EUROPEAN PHYSICAL JOURNAL A, vol.54, no.5, 2018 (SCI-Expanded) identifier identifier

  • Publication Type: Article / Review
  • Volume: 54 Issue: 5
  • Publication Date: 2018
  • Doi Number: 10.1140/epja/i2018-12509-3
  • Journal Indexes: Science Citation Index Expanded (SCI-EXPANDED), Scopus
  • Karadeniz Technical University Affiliated: No


The article describes the main achievements of the NUMEN project together with an updated and detailed overview of the related R&D activities and theoretical developments. NUMEN proposes an innovative technique to access the nuclear matrix elements entering the expression of the lifetime of the double beta decay by cross section measurements of heavy-ion induced Double Charge Exchange (DCE) reactions.
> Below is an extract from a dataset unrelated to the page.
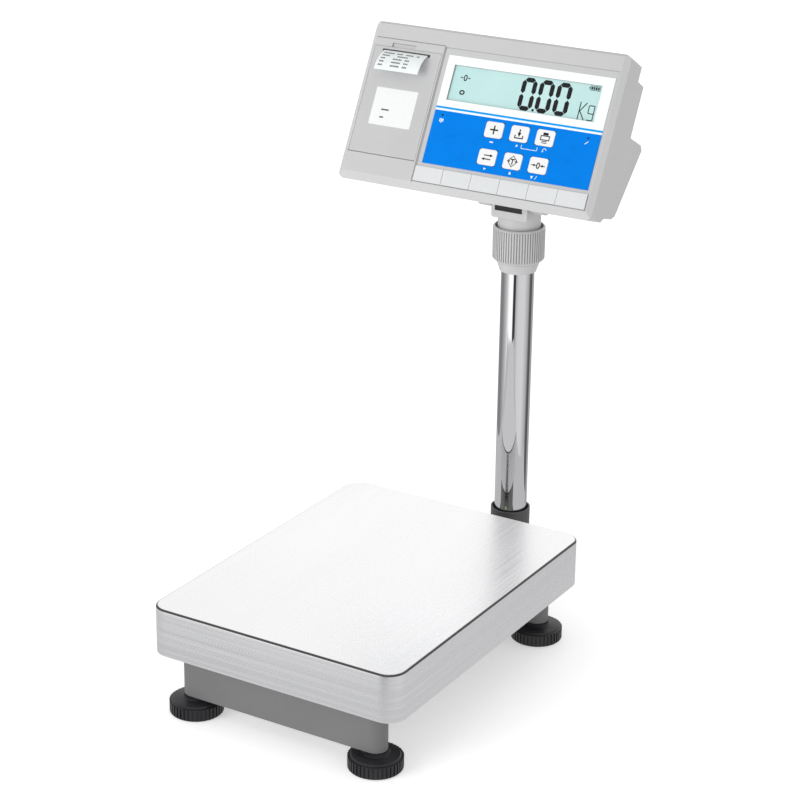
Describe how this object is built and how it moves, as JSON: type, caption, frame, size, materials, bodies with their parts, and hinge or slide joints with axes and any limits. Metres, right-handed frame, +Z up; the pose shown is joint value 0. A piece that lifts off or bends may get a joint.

Despite the fact that the two processes, namely neutrinoless double beta decay and DCE reactions, are triggered by the weak and strong interaction respectively, important analogies are suggested. The basic point is the coincidence of the initial and final state many-body wave functions in the two types of processes and the formal similarity of the transition operators. First experimental results obtained at the INFN-LNS laboratory for the Ca-40(O-18, Ne-18)(40) Ar reaction at 270 MeV give an encouraging indication on the capability of the proposed technique to access relevant quantitative information. The main experimental tools for this project are the K800 Superconducting Cyclotron and MAGNEX spectrometer. The former is used for the acceleration of the required high resolution and low emittance heavy-ion beams and the latter is the large acceptance magnetic spectrometer for the detection of the ejectiles. The use of the high-order trajectory reconstruction technique, implemented in MAGNEX, allows to reach the experimental resolution and sensitivity required for the accurate measurement of the DCE cross sections at forward angles. However, the tiny values of such cross sections and the resolution requirements demand beam intensities much larger than those manageable with the present facility. The on-going upgrade of the INFN-LNS facilities in this perspective is part of the NUMEN project and will be discussed in the article.